### Brief
Every line of the material below must be repeated exactly.

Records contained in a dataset

# # # #

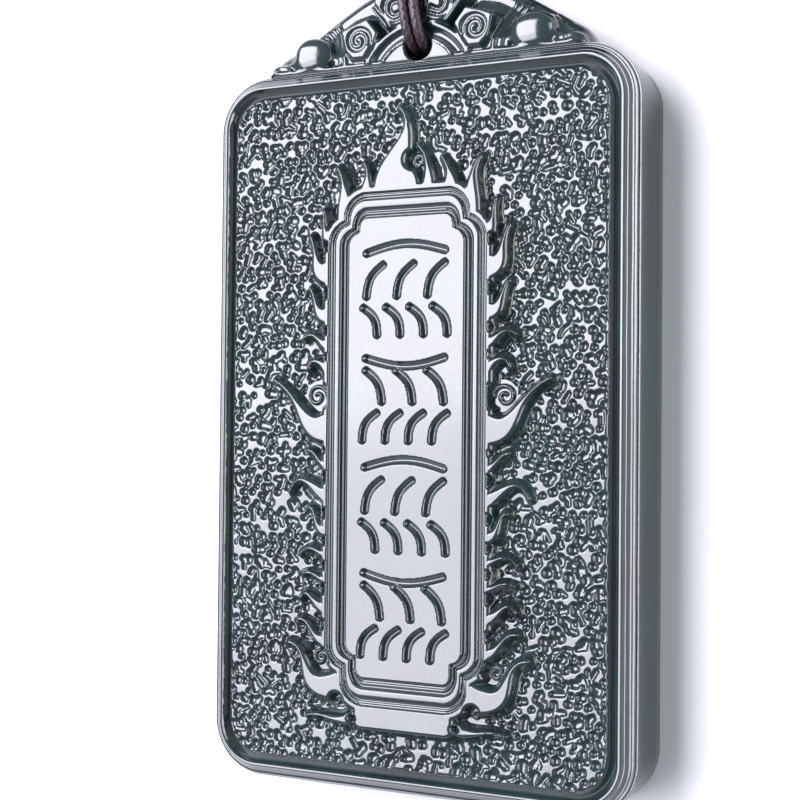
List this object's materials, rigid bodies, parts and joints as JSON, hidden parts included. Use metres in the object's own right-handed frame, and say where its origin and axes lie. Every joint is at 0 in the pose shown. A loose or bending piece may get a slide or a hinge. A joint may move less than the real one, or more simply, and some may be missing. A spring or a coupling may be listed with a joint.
{
  "type": "jade pendant",
  "caption": "Rectangular jade tablet pendant, carved in relief on its face, with a pierced shaped crest, lying flat with its braided cord coiled above it.",
  "frame": {"origin": "on the surface the tablet lies on, under the middle of the jade's width and height", "axes": "+Z out of the carved face, which looks up; +Y along the tablet towards the crest; X across the tablet"},
  "size_m": [0.04, 0.0879, 0.009],
  "materials": {
    "jade": "polished dark green jade",
    "cord": "braided dark brown silk cord"
  },
  "bodies": {
    "root": {"jade_pendant": "jade", "cord_strand_left": "cord", "cord_strand_right": "cord", "cord_knot": "cord", "cord_lead_out": "cord", "cord_coil": "cord", "cord_lead_back": "cord"}
  },
  "joints": []
}
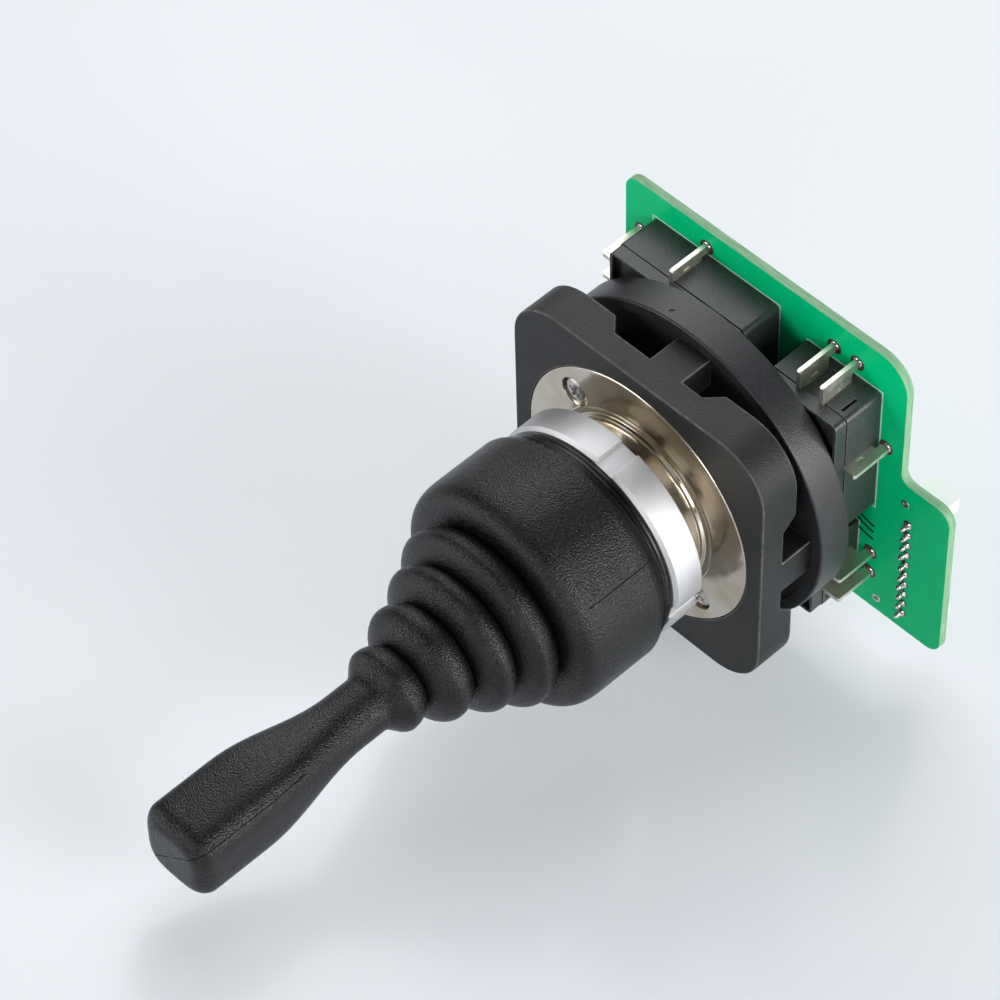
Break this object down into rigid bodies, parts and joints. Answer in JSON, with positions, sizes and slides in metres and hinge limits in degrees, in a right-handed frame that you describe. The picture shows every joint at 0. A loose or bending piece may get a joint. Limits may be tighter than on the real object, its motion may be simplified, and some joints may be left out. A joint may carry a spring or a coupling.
{
  "type": "industrial joystick",
  "caption": "Panel-mounted four-way lever joystick: rubber-booted lever on a gimbal working snap switches on a circuit board.",
  "frame": {"origin": "centre of the panel seat, where the lever's axis crosses the block's top face", "axes": "+Z along the lever towards its grip, -X towards the connector's side of the circuit board"},
  "size_m": [0.0725, 0.0623, 0.1356],
  "materials": {
    "block_plastic": "fine matt moulded texture",
    "disc_plastic": "smooth satin moulding",
    "flange_nickel": "polished nickel plating",
    "ring_aluminium": "satin turned",
    "screw_steel": "bright zinc plating",
    "boot_rubber": "grained matt rubber",
    "grip_rubber": "grained matt rubber",
    "spring_steel": "drawn wire",
    "gimbal_steel": "turned",
    "pin_steel": "ground",
    "actuator_plastic": "natural acetal",
    "switch_case_plastic": "semi-matt moulding",
    "switch_cover_plastic": "semi-matt moulding",
    "plunger_plastic": "smooth",
    "terminal_nickel": "stamped, plated",
    "board_green": "solder mask over glass laminate",
    "solder_tin": "shiny solder",
    "header_white": "smooth nylon",
    "header_pin_tin": "tinned"
  },
  "bodies": {
    "housing": {"mounting_block": "block_plastic", "mounting_flange": "flange_nickel", "flange_screws": "screw_steel", "ring_nut": "ring_aluminium", "boot_skirt": "boot_rubber", "bellows": "boot_rubber", "boot_retainer": "screw_steel", "base_disc": "disc_plastic", "spring_seat": "screw_steel", "return_spring": "spring_steel", "switch_1_case": "switch_case_plastic", "switch_2_case": "switch_case_plastic", "switch_3_case": "switch_case_plastic", "switch_4_case": "switch_case_plastic", "switch_1_cover": "switch_cover_plastic", "switch_2_cover": "switch_cover_plastic", "switch_3_cover": "switch_cover_plastic", "switch_4_cover": "switch_cover_plastic", "switch_1_terminals": "terminal_nickel", "switch_2_terminals": "terminal_nickel", "switch_3_terminals": "terminal_nickel", "switch_4_terminals": "terminal_nickel", "circuit_board": "board_green", "terminal_solder": "solder_tin", "header_housing": "header_white", "header_pins": "header_pin_tin", "header_solder": "solder_tin"},
    "gimbal": {"gimbal_ring": "gimbal_steel", "gimbal_pins": "pin_steel"},
    "lever": {"lever_shaft": "pin_steel", "cross_pin": "pin_steel", "spring_collar": "screw_steel", "collar_clip": "screw_steel", "actuator": "actuator_plastic", "actuator_screw": "screw_steel", "grip": "grip_rubber"},
    "plunger_1": {"switch_1_plunger": "plunger_plastic"},
    "plunger_2": {"switch_2_plunger": "plunger_plastic"},
    "plunger_3": {"switch_3_plunger": "plunger_plastic"},
    "plunger_4": {"switch_4_plunger": "plunger_plastic"}
  },
  "joints": [
    {"name": "tilt_x", "type": "hinge", "parent": "housing", "child": "gimbal", "pos_m": [0, 0, -0.0155], "axis": [1, 0, 0], "range_deg": [-10, 10], "stiffness_Nm_per_rad": 4, "deforming": ["bellows", "return_spring"]},
    {"name": "tilt_y", "type": "hinge", "parent": "gimbal", "child": "lever", "pos_m": [0, 0, -0.0155], "axis": [0, 1, 0], "range_deg": [-10, 10], "stiffness_Nm_per_rad": 4, "deforming": ["bellows", "return_spring"]},
    {"name": "plunger_1_slide", "type": "slide", "parent": "housing", "child": "plunger_1", "axis": [0, -1, 0], "range_m": [-0.00125, 0.00125]},
    {"name": "plunger_2_slide", "type": "slide", "parent": "housing", "child": "plunger_2", "axis": [-1, 0, 0], "range_m": [-0.00125, 0.00125]},
    {"name": "plunger_3_slide", "type": "slide", "parent": "housing", "child": "plunger_3", "axis": [0, 1, 0], "range_m": [-0.00125, 0.00125]},
    {"name": "plunger_4_slide", "type": "slide", "parent": "housing", "child": "plunger_4", "axis": [1, 0, 0], "range_m": [-0.00125, 0.00125]}
  ],
  "couplings": [
    {"joint": "plunger_1_slide", "follows": "tilt_x", "m_per_rad": -0.0071},
    {"joint": "plunger_3_slide", "follows": "tilt_x", "m_per_rad": 0.0071},
    {"joint": "plunger_2_slide", "follows": "tilt_y", "m_per_rad": 0.0071},
    {"joint": "plunger_4_slide", "follows": "tilt_y", "m_per_rad": -0.0071}
  ]
}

# # # #

### Answer to this exercise
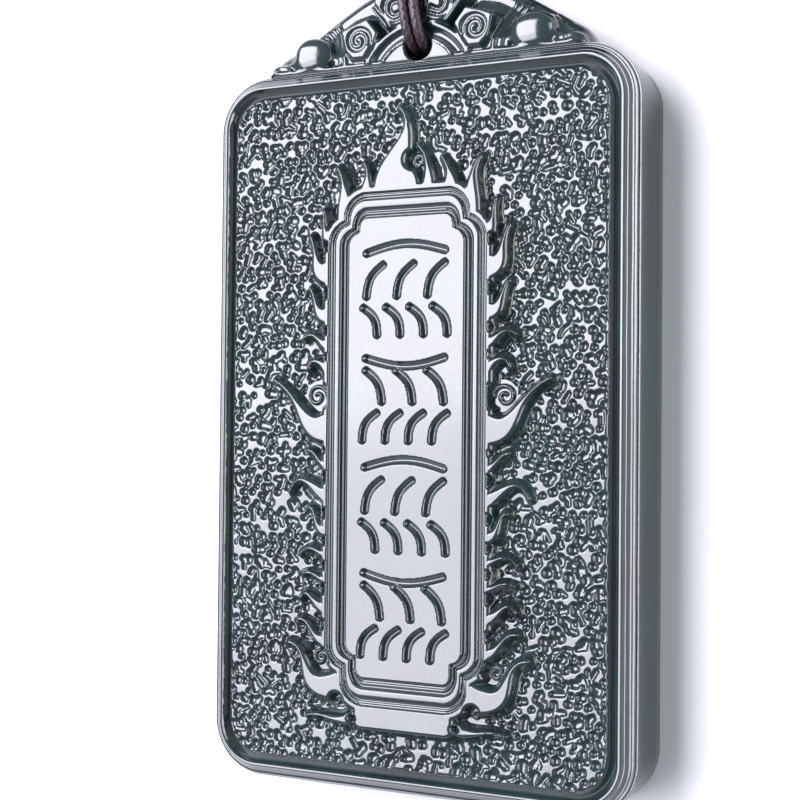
List this object's materials, rigid bodies, parts and joints as JSON, hidden parts included. Use metres in the object's own right-handed frame, and say where its origin and axes lie. Every joint is at 0 in the pose shown. A loose or bending piece may get a slide or a hinge. A joint may move less than the real one, or more simply, and some may be missing. A spring or a coupling may be listed with a joint.
{
  "type": "jade pendant",
  "caption": "Rectangular jade tablet pendant, carved in relief on its face, with a pierced shaped crest, lying flat with its braided cord coiled above it.",
  "frame": {"origin": "on the surface the tablet lies on, under the middle of the jade's width and height", "axes": "+Z out of the carved face, which looks up; +Y along the tablet towards the crest; X across the tablet"},
  "size_m": [0.04, 0.0879, 0.009],
  "materials": {
    "jade": "polished dark green jade",
    "cord": "braided dark brown silk cord"
  },
  "bodies": {
    "root": {"jade_pendant": "jade", "cord_strand_left": "cord", "cord_strand_right": "cord", "cord_knot": "cord", "cord_lead_out": "cord", "cord_coil": "cord", "cord_lead_back": "cord"}
  },
  "joints": []
}
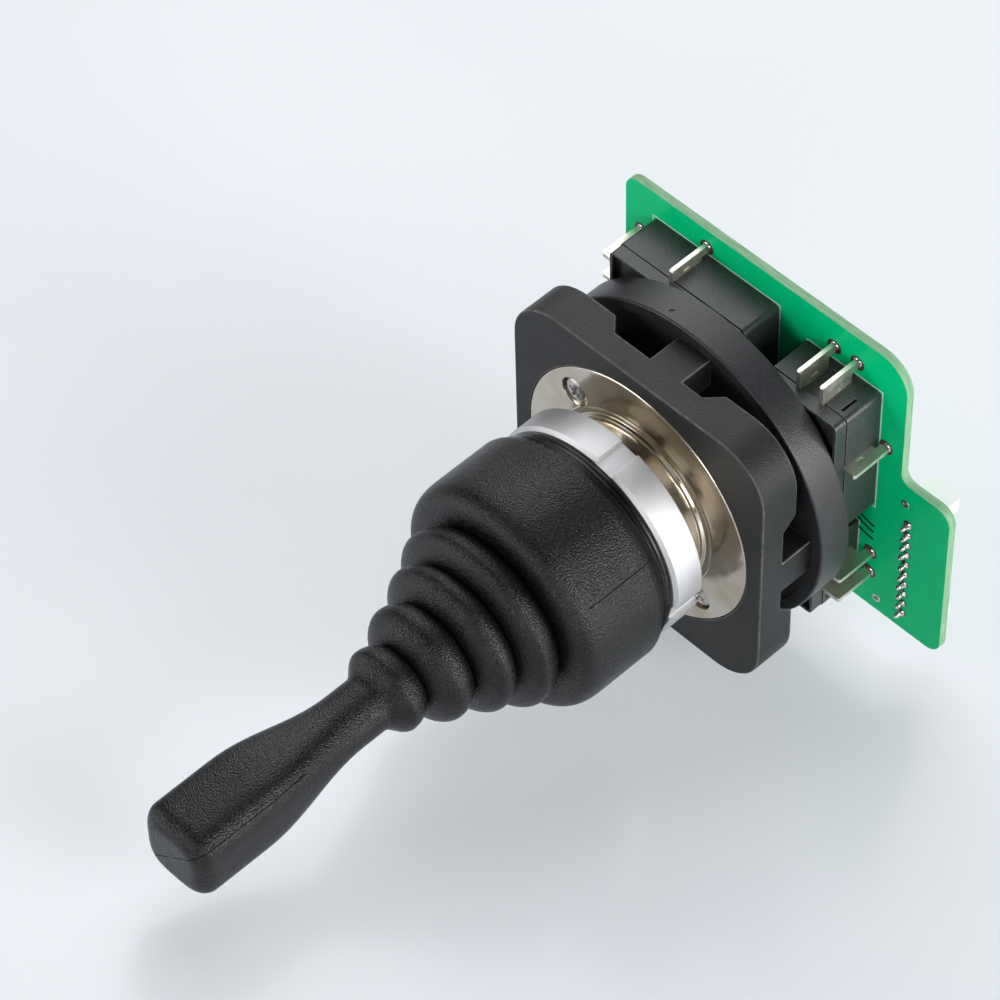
Break this object down into rigid bodies, parts and joints. Answer in JSON, with positions, sizes and slides in metres and hinge limits in degrees, in a right-handed frame that you describe. The picture shows every joint at 0. A loose or bending piece may get a joint. Limits may be tighter than on the real object, its motion may be simplified, and some joints may be left out. A joint may carry a spring or a coupling.
{
  "type": "industrial joystick",
  "caption": "Panel-mounted four-way lever joystick: rubber-booted lever on a gimbal working snap switches on a circuit board.",
  "frame": {"origin": "centre of the panel seat, where the lever's axis crosses the block's top face", "axes": "+Z along the lever towards its grip, -X towards the connector's side of the circuit board"},
  "size_m": [0.0725, 0.0623, 0.1356],
  "materials": {
    "block_plastic": "fine matt moulded texture",
    "disc_plastic": "smooth satin moulding",
    "flange_nickel": "polished nickel plating",
    "ring_aluminium": "satin turned",
    "screw_steel": "bright zinc plating",
    "boot_rubber": "grained matt rubber",
    "grip_rubber": "grained matt rubber",
    "spring_steel": "drawn wire",
    "gimbal_steel": "turned",
    "pin_steel": "ground",
    "actuator_plastic": "natural acetal",
    "switch_case_plastic": "semi-matt moulding",
    "switch_cover_plastic": "semi-matt moulding",
    "plunger_plastic": "smooth",
    "terminal_nickel": "stamped, plated",
    "board_green": "solder mask over glass laminate",
    "solder_tin": "shiny solder",
    "header_white": "smooth nylon",
    "header_pin_tin": "tinned"
  },
  "bodies": {
    "housing": {"mounting_block": "block_plastic", "mounting_flange": "flange_nickel", "flange_screws": "screw_steel", "ring_nut": "ring_aluminium", "boot_skirt": "boot_rubber", "bellows": "boot_rubber", "boot_retainer": "screw_steel", "base_disc": "disc_plastic", "spring_seat": "screw_steel", "return_spring": "spring_steel", "switch_1_case": "switch_case_plastic", "switch_2_case": "switch_case_plastic", "switch_3_case": "switch_case_plastic", "switch_4_case": "switch_case_plastic", "switch_1_cover": "switch_cover_plastic", "switch_2_cover": "switch_cover_plastic", "switch_3_cover": "switch_cover_plastic", "switch_4_cover": "switch_cover_plastic", "switch_1_terminals": "terminal_nickel", "switch_2_terminals": "terminal_nickel", "switch_3_terminals": "terminal_nickel", "switch_4_terminals": "terminal_nickel", "circuit_board": "board_green", "terminal_solder": "solder_tin", "header_housing": "header_white", "header_pins": "header_pin_tin", "header_solder": "solder_tin"},
    "gimbal": {"gimbal_ring": "gimbal_steel", "gimbal_pins": "pin_steel"},
    "lever": {"lever_shaft": "pin_steel", "cross_pin": "pin_steel", "spring_collar": "screw_steel", "collar_clip": "screw_steel", "actuator": "actuator_plastic", "actuator_screw": "screw_steel", "grip": "grip_rubber"},
    "plunger_1": {"switch_1_plunger": "plunger_plastic"},
    "plunger_2": {"switch_2_plunger": "plunger_plastic"},
    "plunger_3": {"switch_3_plunger": "plunger_plastic"},
    "plunger_4": {"switch_4_plunger": "plunger_plastic"}
  },
  "joints": [
    {"name": "tilt_x", "type": "hinge", "parent": "housing", "child": "gimbal", "pos_m": [0, 0, -0.0155], "axis": [1, 0, 0], "range_deg": [-10, 10], "stiffness_Nm_per_rad": 4, "deforming": ["bellows", "return_spring"]},
    {"name": "tilt_y", "type": "hinge", "parent": "gimbal", "child": "lever", "pos_m": [0, 0, -0.0155], "axis": [0, 1, 0], "range_deg": [-10, 10], "stiffness_Nm_per_rad": 4, "deforming": ["bellows", "return_spring"]},
    {"name": "plunger_1_slide", "type": "slide", "parent": "housing", "child": "plunger_1", "axis": [0, -1, 0], "range_m": [-0.00125, 0.00125]},
    {"name": "plunger_2_slide", "type": "slide", "parent": "housing", "child": "plunger_2", "axis": [-1, 0, 0], "range_m": [-0.00125, 0.00125]},
    {"name": "plunger_3_slide", "type": "slide", "parent": "housing", "child": "plunger_3", "axis": [0, 1, 0], "range_m": [-0.00125, 0.00125]},
    {"name": "plunger_4_slide", "type": "slide", "parent": "housing", "child": "plunger_4", "axis": [1, 0, 0], "range_m": [-0.00125, 0.00125]}
  ],
  "couplings": [
    {"joint": "plunger_1_slide", "follows": "tilt_x", "m_per_rad": -0.0071},
    {"joint": "plunger_3_slide", "follows": "tilt_x", "m_per_rad": 0.0071},
    {"joint": "plunger_2_slide", "follows": "tilt_y", "m_per_rad": 0.0071},
    {"joint": "plunger_4_slide", "follows": "tilt_y", "m_per_rad": -0.0071}
  ]
}